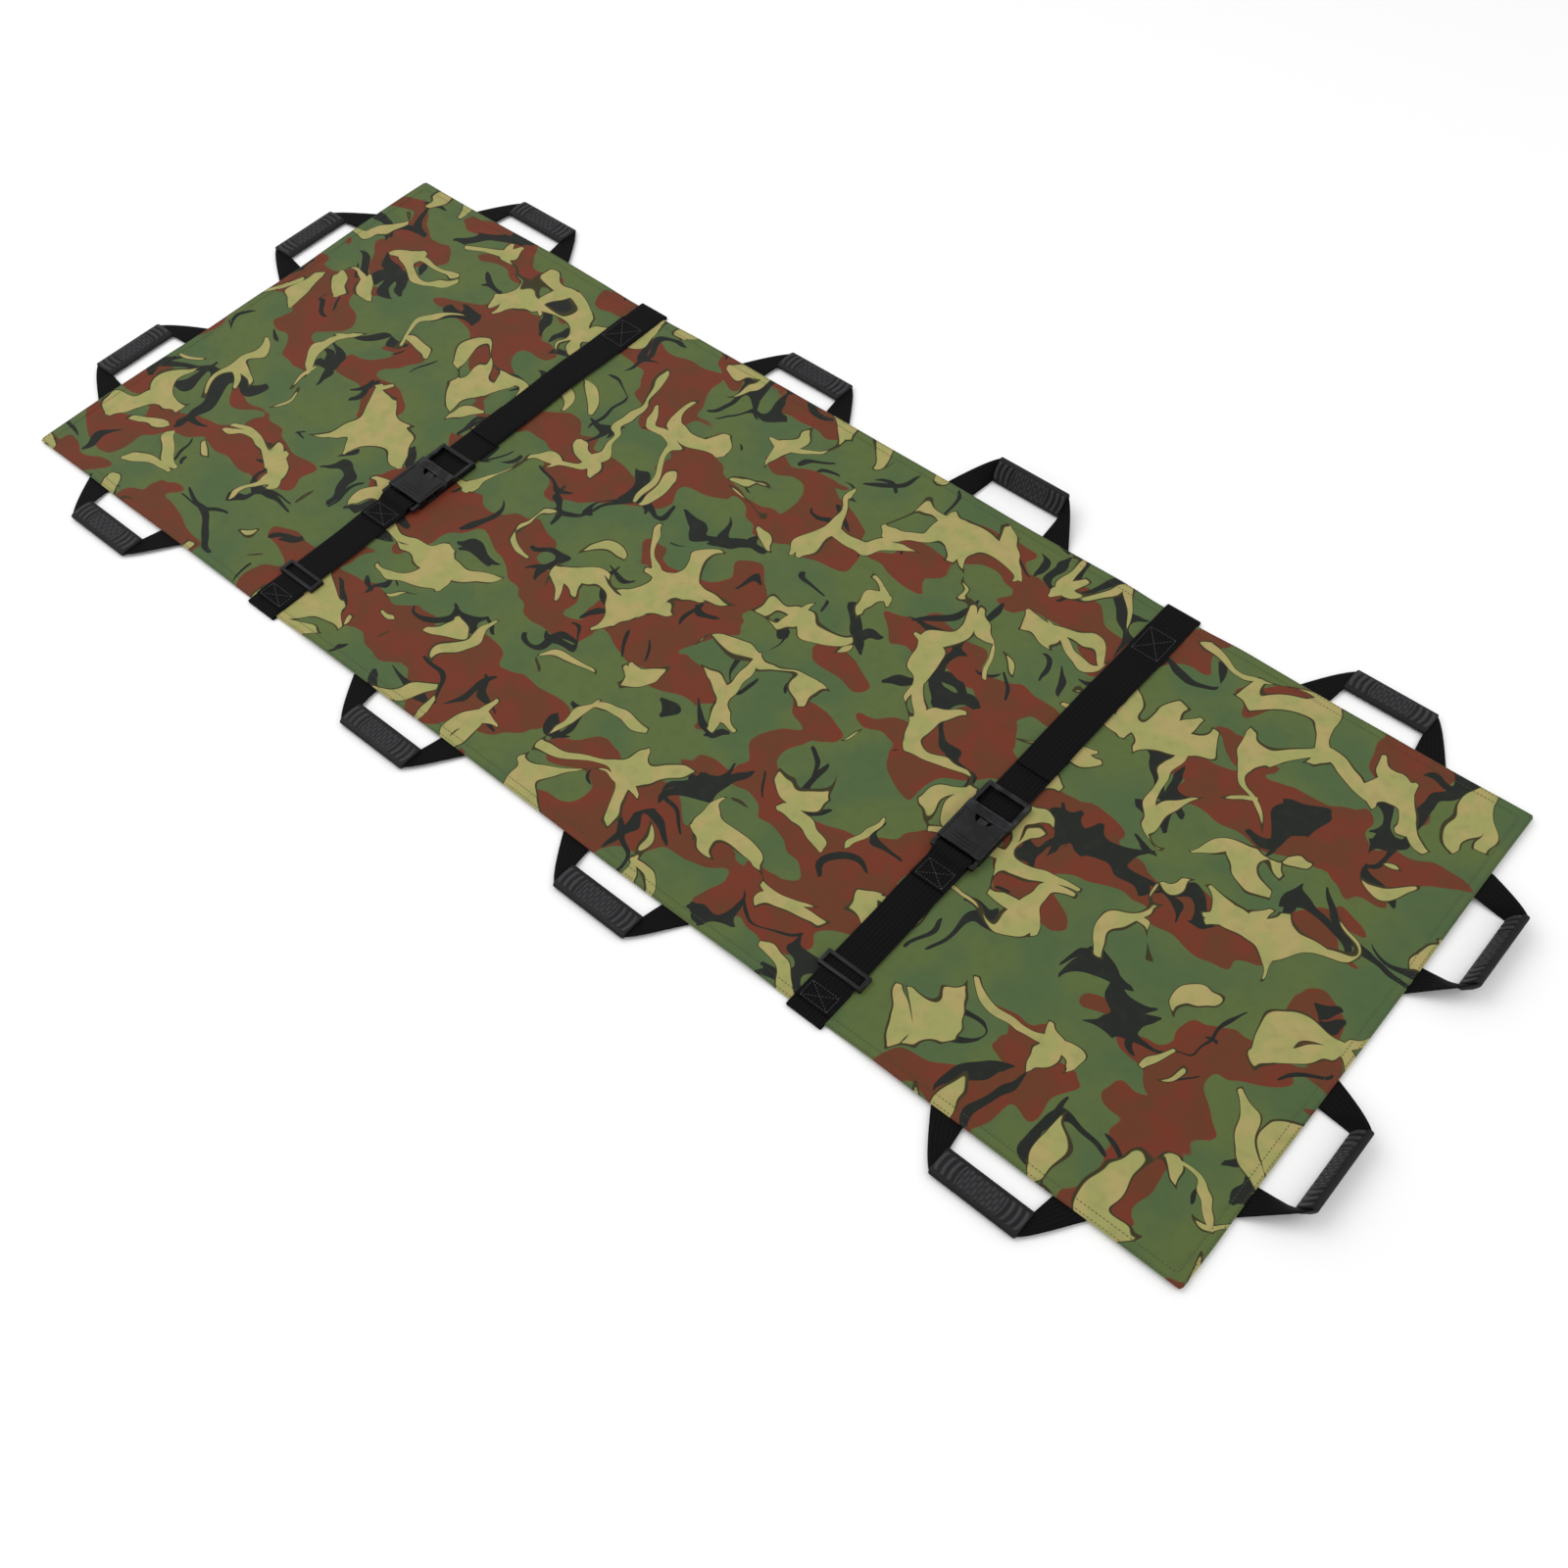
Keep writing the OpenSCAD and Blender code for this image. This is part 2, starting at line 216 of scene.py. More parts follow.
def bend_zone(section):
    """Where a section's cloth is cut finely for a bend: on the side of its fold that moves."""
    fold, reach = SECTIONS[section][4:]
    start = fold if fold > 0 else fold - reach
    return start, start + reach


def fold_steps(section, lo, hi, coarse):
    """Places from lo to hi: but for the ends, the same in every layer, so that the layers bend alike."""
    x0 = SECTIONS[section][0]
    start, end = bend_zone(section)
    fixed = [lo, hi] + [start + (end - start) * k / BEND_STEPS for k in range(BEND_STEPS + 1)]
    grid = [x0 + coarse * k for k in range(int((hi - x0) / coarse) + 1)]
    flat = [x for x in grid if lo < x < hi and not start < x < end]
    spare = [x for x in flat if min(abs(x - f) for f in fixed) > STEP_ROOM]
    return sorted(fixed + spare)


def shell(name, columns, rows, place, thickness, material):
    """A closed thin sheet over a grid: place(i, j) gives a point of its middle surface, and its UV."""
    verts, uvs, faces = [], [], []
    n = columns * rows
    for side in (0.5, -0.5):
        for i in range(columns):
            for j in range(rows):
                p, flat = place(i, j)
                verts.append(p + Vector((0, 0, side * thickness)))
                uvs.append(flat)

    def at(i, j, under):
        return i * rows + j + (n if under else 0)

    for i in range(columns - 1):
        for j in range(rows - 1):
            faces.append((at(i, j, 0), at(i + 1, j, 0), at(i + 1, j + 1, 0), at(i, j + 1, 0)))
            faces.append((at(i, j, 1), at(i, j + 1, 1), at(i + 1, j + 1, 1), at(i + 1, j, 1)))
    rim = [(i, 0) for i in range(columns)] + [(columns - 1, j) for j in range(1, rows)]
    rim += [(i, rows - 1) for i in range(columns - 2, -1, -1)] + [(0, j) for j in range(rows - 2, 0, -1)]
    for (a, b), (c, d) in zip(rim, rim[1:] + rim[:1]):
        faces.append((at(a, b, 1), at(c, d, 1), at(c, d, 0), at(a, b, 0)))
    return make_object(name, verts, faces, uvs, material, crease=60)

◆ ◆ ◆

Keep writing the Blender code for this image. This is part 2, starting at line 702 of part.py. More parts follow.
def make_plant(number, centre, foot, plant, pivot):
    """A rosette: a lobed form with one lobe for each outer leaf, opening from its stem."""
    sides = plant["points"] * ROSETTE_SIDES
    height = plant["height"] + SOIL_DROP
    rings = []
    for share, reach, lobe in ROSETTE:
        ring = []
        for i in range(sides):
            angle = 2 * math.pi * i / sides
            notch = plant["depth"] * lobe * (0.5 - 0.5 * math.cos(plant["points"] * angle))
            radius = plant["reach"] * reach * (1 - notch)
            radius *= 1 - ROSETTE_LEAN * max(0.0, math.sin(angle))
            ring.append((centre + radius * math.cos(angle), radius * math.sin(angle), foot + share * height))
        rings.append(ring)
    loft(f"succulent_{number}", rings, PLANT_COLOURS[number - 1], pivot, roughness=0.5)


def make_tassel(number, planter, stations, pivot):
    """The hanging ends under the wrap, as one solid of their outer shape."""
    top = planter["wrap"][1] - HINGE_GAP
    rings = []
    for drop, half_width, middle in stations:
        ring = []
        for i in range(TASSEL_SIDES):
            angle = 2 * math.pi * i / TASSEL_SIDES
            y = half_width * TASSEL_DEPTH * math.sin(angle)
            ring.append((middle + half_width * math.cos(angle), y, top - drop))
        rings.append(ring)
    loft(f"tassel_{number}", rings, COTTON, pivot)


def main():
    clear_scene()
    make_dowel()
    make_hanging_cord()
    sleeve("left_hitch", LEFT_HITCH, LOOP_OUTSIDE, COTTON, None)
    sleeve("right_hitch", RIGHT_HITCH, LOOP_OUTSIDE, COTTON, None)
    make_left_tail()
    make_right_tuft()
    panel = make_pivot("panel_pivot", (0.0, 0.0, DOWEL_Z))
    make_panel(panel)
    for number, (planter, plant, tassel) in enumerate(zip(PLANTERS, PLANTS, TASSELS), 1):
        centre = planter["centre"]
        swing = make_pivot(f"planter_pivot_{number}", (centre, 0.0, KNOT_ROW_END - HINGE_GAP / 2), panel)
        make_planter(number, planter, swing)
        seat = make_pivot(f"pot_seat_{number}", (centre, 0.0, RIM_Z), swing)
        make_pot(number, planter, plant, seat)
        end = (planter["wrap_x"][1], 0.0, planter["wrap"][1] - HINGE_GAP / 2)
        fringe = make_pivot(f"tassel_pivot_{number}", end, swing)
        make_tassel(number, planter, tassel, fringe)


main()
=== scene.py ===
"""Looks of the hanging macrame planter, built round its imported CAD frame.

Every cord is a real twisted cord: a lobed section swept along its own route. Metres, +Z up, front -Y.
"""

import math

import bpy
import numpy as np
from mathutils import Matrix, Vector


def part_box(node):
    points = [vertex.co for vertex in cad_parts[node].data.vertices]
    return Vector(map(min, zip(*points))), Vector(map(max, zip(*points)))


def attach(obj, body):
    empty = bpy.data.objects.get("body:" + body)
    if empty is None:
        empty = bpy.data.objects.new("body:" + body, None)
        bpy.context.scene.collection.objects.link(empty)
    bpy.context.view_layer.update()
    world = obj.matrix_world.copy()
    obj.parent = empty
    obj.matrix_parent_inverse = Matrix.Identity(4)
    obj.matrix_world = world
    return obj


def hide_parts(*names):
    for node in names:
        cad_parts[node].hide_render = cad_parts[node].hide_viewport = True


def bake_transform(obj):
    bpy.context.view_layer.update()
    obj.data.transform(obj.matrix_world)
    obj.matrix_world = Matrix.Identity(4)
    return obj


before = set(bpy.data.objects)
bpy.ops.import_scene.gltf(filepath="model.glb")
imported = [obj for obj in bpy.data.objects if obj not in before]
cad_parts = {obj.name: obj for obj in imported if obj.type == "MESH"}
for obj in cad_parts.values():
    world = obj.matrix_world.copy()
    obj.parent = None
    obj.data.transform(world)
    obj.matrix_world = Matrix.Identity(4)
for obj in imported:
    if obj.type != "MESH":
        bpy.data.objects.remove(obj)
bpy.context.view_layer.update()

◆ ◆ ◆

DO THIS:
Emit only the lines from the one containing "(0.0, 0.0, DOWEL_Z))" through the one containing "if empty is", copied exactly.

RESULT OF THE TASK:
    panel = make_pivot("panel_pivot", (0.0, 0.0, DOWEL_Z))
    make_panel(panel)
    for number, (planter, plant, tassel) in enumerate(zip(PLANTERS, PLANTS, TASSELS), 1):
        centre = planter["centre"]
        swing = make_pivot(f"planter_pivot_{number}", (centre, 0.0, KNOT_ROW_END - HINGE_GAP / 2), panel)
        make_planter(number, planter, swing)
        seat = make_pivot(f"pot_seat_{number}", (centre, 0.0, RIM_Z), swing)
        make_pot(number, planter, plant, seat)
        end = (planter["wrap_x"][1], 0.0, planter["wrap"][1] - HINGE_GAP / 2)
        fringe = make_pivot(f"tassel_pivot_{number}", end, swing)
        make_tassel(number, planter, tassel, fringe)


main()
=== scene.py ===
"""Looks of the hanging macrame planter, built round its imported CAD frame.

Every cord is a real twisted cord: a lobed section swept along its own route. Metres, +Z up, front -Y.
"""

import math

import bpy
import numpy as np
from mathutils import Matrix, Vector


def part_box(node):
    points = [vertex.co for vertex in cad_parts[node].data.vertices]
    return Vector(map(min, zip(*points))), Vector(map(max, zip(*points)))


def attach(obj, body):
    empty = bpy.data.objects.get("body:" + body)
    if empty is None:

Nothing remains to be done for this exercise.